*Data extract*.
* * * * *

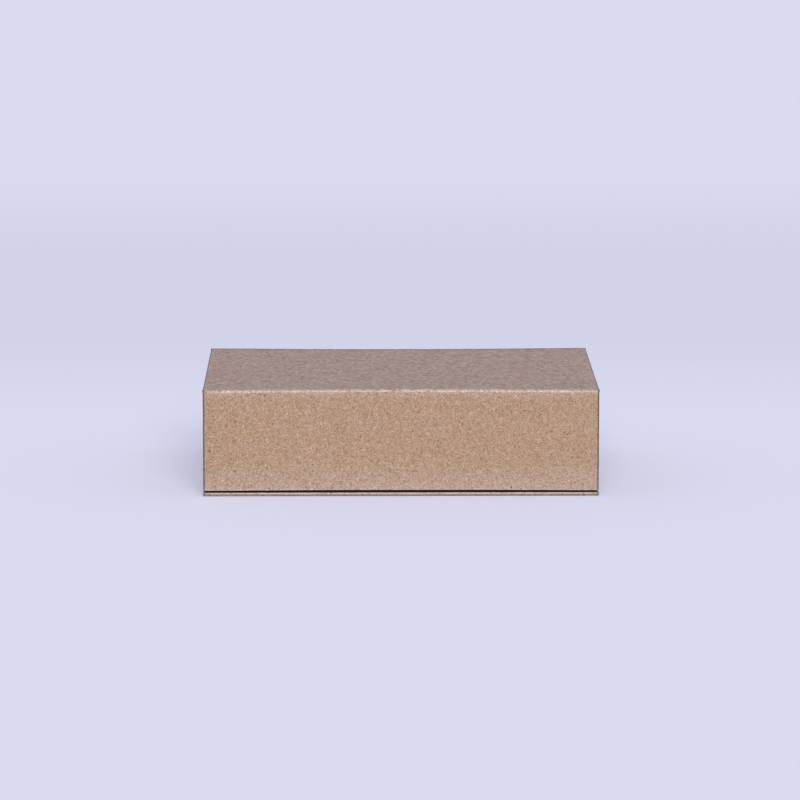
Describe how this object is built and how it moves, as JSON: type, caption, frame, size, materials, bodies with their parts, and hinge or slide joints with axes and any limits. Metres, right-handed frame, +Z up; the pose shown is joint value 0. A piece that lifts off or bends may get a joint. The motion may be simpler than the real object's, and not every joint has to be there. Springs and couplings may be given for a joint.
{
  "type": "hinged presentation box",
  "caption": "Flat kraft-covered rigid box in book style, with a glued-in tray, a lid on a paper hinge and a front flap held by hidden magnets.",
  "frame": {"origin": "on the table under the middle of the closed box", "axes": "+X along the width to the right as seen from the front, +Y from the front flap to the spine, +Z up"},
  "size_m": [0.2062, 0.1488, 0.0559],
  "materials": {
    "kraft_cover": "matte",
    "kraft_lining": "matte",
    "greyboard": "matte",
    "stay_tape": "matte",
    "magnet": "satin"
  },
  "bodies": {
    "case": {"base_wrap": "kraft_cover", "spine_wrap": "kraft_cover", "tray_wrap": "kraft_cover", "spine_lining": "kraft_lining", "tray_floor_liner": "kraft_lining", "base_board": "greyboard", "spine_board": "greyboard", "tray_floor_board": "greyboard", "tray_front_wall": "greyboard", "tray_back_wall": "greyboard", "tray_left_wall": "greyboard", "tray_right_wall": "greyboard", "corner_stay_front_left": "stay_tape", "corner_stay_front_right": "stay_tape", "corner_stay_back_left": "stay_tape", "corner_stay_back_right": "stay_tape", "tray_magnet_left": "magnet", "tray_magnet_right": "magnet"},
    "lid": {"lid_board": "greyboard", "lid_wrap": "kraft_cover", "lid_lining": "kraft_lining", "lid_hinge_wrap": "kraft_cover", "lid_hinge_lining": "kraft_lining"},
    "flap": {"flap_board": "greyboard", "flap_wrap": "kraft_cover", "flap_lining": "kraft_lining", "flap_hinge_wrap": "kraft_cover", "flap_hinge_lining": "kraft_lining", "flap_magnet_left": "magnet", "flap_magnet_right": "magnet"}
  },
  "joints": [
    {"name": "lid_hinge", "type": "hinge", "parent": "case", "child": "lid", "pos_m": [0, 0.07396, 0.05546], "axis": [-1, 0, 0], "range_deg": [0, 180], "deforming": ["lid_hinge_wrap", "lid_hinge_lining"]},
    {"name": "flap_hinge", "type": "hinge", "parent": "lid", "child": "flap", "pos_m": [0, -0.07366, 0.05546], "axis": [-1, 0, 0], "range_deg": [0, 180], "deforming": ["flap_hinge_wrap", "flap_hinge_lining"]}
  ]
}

* * * * *

*Work to complete*. Reproduce the material exactly, with every line intact.

*Answer to this task*.
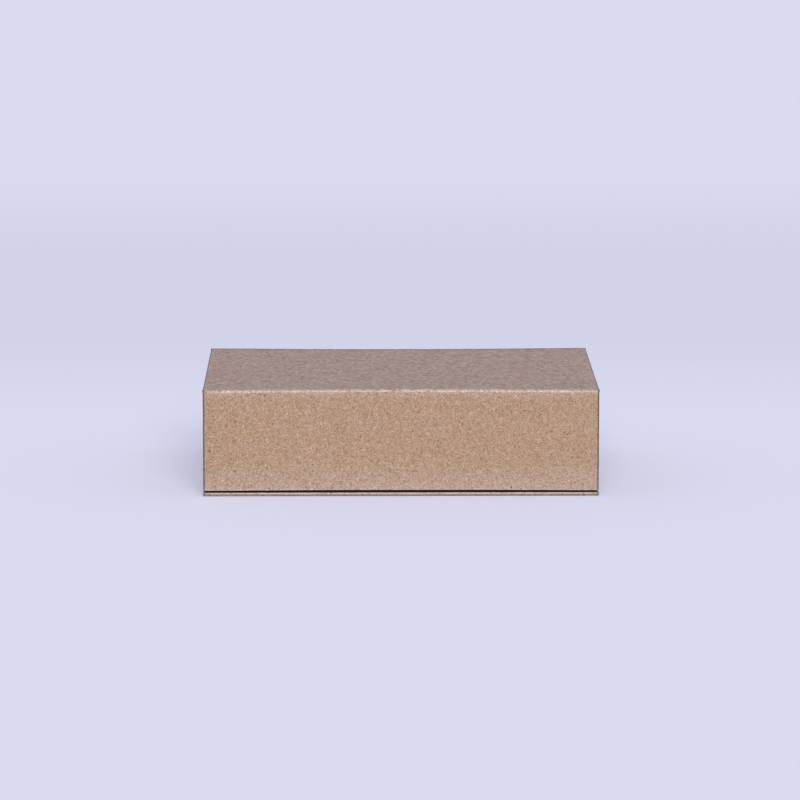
Describe how this object is built and how it moves, as JSON: type, caption, frame, size, materials, bodies with their parts, and hinge or slide joints with axes and any limits. Metres, right-handed frame, +Z up; the pose shown is joint value 0. A piece that lifts off or bends may get a joint. The motion may be simpler than the real object's, and not every joint has to be there. Springs and couplings may be given for a joint.
{
  "type": "hinged presentation box",
  "caption": "Flat kraft-covered rigid box in book style, with a glued-in tray, a lid on a paper hinge and a front flap held by hidden magnets.",
  "frame": {"origin": "on the table under the middle of the closed box", "axes": "+X along the width to the right as seen from the front, +Y from the front flap to the spine, +Z up"},
  "size_m": [0.2062, 0.1488, 0.0559],
  "materials": {
    "kraft_cover": "matte",
    "kraft_lining": "matte",
    "greyboard": "matte",
    "stay_tape": "matte",
    "magnet": "satin"
  },
  "bodies": {
    "case": {"base_wrap": "kraft_cover", "spine_wrap": "kraft_cover", "tray_wrap": "kraft_cover", "spine_lining": "kraft_lining", "tray_floor_liner": "kraft_lining", "base_board": "greyboard", "spine_board": "greyboard", "tray_floor_board": "greyboard", "tray_front_wall": "greyboard", "tray_back_wall": "greyboard", "tray_left_wall": "greyboard", "tray_right_wall": "greyboard", "corner_stay_front_left": "stay_tape", "corner_stay_front_right": "stay_tape", "corner_stay_back_left": "stay_tape", "corner_stay_back_right": "stay_tape", "tray_magnet_left": "magnet", "tray_magnet_right": "magnet"},
    "lid": {"lid_board": "greyboard", "lid_wrap": "kraft_cover", "lid_lining": "kraft_lining", "lid_hinge_wrap": "kraft_cover", "lid_hinge_lining": "kraft_lining"},
    "flap": {"flap_board": "greyboard", "flap_wrap": "kraft_cover", "flap_lining": "kraft_lining", "flap_hinge_wrap": "kraft_cover", "flap_hinge_lining": "kraft_lining", "flap_magnet_left": "magnet", "flap_magnet_right": "magnet"}
  },
  "joints": [
    {"name": "lid_hinge", "type": "hinge", "parent": "case", "child": "lid", "pos_m": [0, 0.07396, 0.05546], "axis": [-1, 0, 0], "range_deg": [0, 180], "deforming": ["lid_hinge_wrap", "lid_hinge_lining"]},
    {"name": "flap_hinge", "type": "hinge", "parent": "lid", "child": "flap", "pos_m": [0, -0.07366, 0.05546], "axis": [-1, 0, 0], "range_deg": [0, 180], "deforming": ["flap_hinge_wrap", "flap_hinge_lining"]}
  ]
}